In 1989, she personally wrote to the Soviet authorities to ask permission to come and play in the USSR. Invited to do so, she became one of the first American jazz musicians to perform there, during the era of Mikhail Gorbachev.

In 1996, a major heart operation prevented her from playing the trumpet again, an instrument that demands powerful breath. Far from giving up music, she continued to sing and improvise through 'scat' with her voice well into old age.

Primary Sources

Central Avenue Sounds: Jazz in Los Angeles (oral testimony by Clora Bryant), University of California Press (1998)
On Central Avenue, you could move from one club to the next all night long and hear the best musicians in the world. It was our university of music.
Album “Gal with a Horn,” Mode Records (her only record made under her own name) (1957)
Clora Bryant plays trumpet and sings on it, backed by a quartet, proving that a woman could be both a bebop soloist and a singer.
Documentary “Trumpetistically, Clora Bryant” (directed by Zeinabu irene Davis) (1989)
I wanted to be judged as a musician, not as a 'woman trumpet player.' Dizzy Gillespie was my mentor and my idol.

Key Places

Denison, Texas

Town in northern Texas where Clora Bryant was born in 1927, in the then-segregated American South.

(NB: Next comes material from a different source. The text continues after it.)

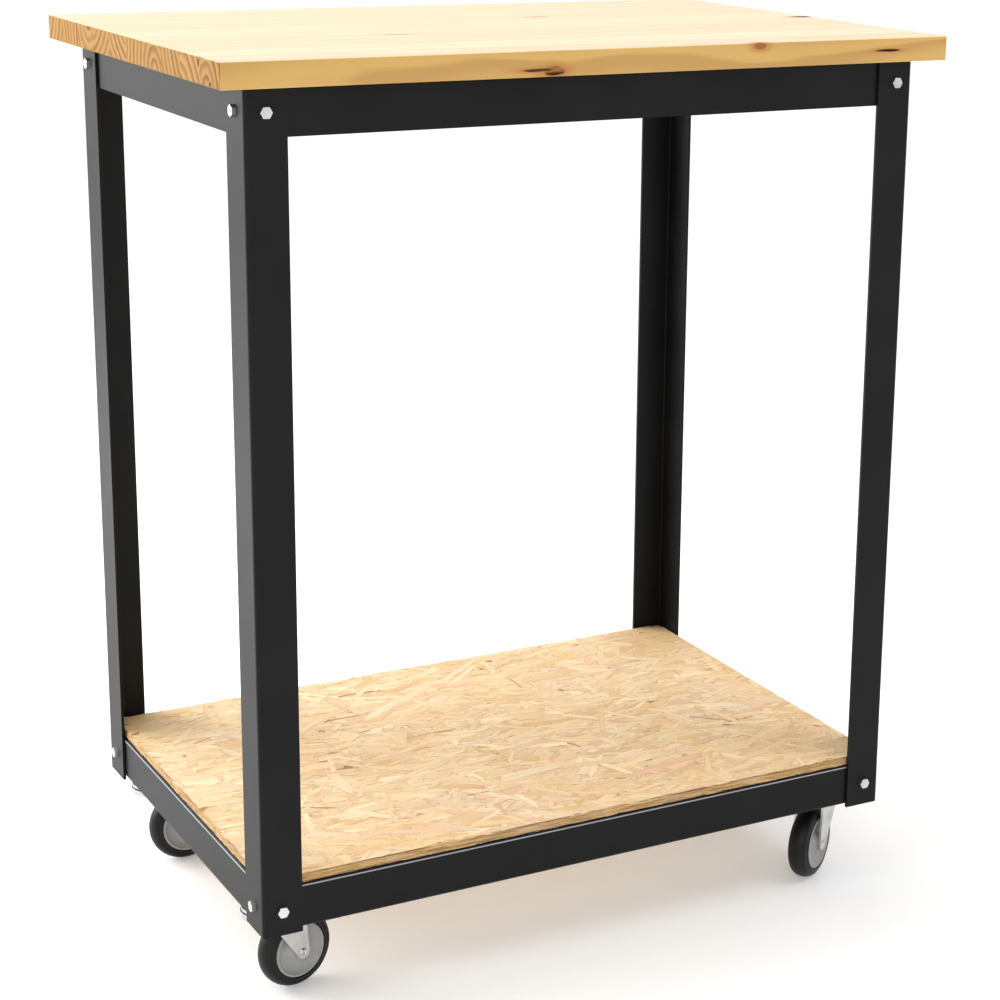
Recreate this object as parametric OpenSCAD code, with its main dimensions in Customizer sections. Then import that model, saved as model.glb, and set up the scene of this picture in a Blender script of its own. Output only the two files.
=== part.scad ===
// Rolling butcher block table: an edge-glued timber top on a bolted steel
// frame, a strand board shelf on the lower rails and four swivel casters.
// Millimetres. X runs along the length, Y from front to rear, Z up.
// The origin is on the floor, under the centre of the top.

/* [Top] */
// Length of the timber top
top_length = 762; // [700:1:900]
// Depth of the timber top, front to rear
top_depth = 508; // [460:1:600]
// Thickness of the timber top
top_thick = 24; // [20:1:40]
// Number of staves glued edge to edge
stave_count = 10; // [6:1:12]
// Radius that eases the outer edges of the top
top_ease = 1.6; // [0.5:0.1:4]
// Height of the working surface above the floor
table_height = 920; // [850:1:950]

/* [Frame] */
// Width of the steel frame over the legs
frame_width = 707; // [660:1:740]
// Depth of the steel frame over the legs
frame_depth = 470; // [430:1:500]
// Width of a leg's front or rear flange
leg_face = 40; // [36:1:44]
// Width of a leg's side flange
leg_side = 45; // [44:1:50]
// Steel thickness of the legs
leg_steel = 3; // [2.5:0.1:4]
// Outer radius of the legs' bend
leg_bend = 4; // [3.5:0.1:6]
// Steel thickness of the rails
rail_steel = 2.5; // [2:0.1:3]
// Height of every rail
rail_height = 45; // [42:1:50]
// Width of the rails' flanges
rail_flange = 40; // [36:1:42]
// Outer radius of the rails' bends
rail_bend = 3.5; // [3:0.1:5]
// How far the legs reach below the shelf rails
leg_drop = 2.5; // [0:0.5:3]

/* [Shelf] */
// Thickness of the strand board shelf
shelf_thick = 9.5; // [8:0.5:15]
// Gap between the shelf board and the inside of the legs
shelf_gap = 2.5; // [1:0.5:5]

/* [Casters] */
// Diameter of the wheels
wheel_dia = 80; // [76:1:84]
// Width of the tyres
tyre_width = 24; // [20:1:25]
// Height from the floor to the underside of the shelf rails
caster_height = 97; // [97:1:105]
// Distance from a caster's swivel axis back to its axle
caster_trail = 36.8; // [34:0.1:38]
// Distance from the frame's side face to the swivel axis
caster_inset_x = 23.7; // [22:0.1:25]
// Distance from the frame's front or rear face to the swivel axis
caster_inset_y = 66.7; // [66:0.1:80]
// Which way each caster trails: front left, front right, rear left, rear right
caster_turns = [14, 213, 2, 166]; // [0:1:359]

/* [Fasteners] */
// Thread diameter of the frame bolts
bolt_dia = 6; // [5:1:8]
// Hexagon of the bolt heads and nuts, across the flats
bolt_hex = 10; // [9:0.5:13]
// Distance from a leg's corner to the bolt in its front or rear flange
bolt_from_side = 19.5; // [18:0.5:22]
// Distance from a leg's corner to the bolt in its side flange
bolt_from_face = 23.6; // [22:0.1:26]
// Thread diameter of the caster stems
stem_dia = 12; // [10:1:12]

/* [Hidden] */
$fn = 48;
eps = 0.01;            // overlap that makes a cut run clean through
running_gap = 0.05;    // radial clearance of a turning fit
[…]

Prairie View College, Texas

Historically Black university where she studied and joined the all-women band, the Prairie View Co-Eds.

Central Avenue, Los Angeles

The heart of African American jazz in Los Angeles, teeming with clubs where Clora built her reputation as a soloist.

Los Angeles, California

The city where she lived most of her life, pursued her career, and died in 2019.

Moscow, USSR

Soviet capital where she performed in 1989, among the first American women jazz musicians invited to the country.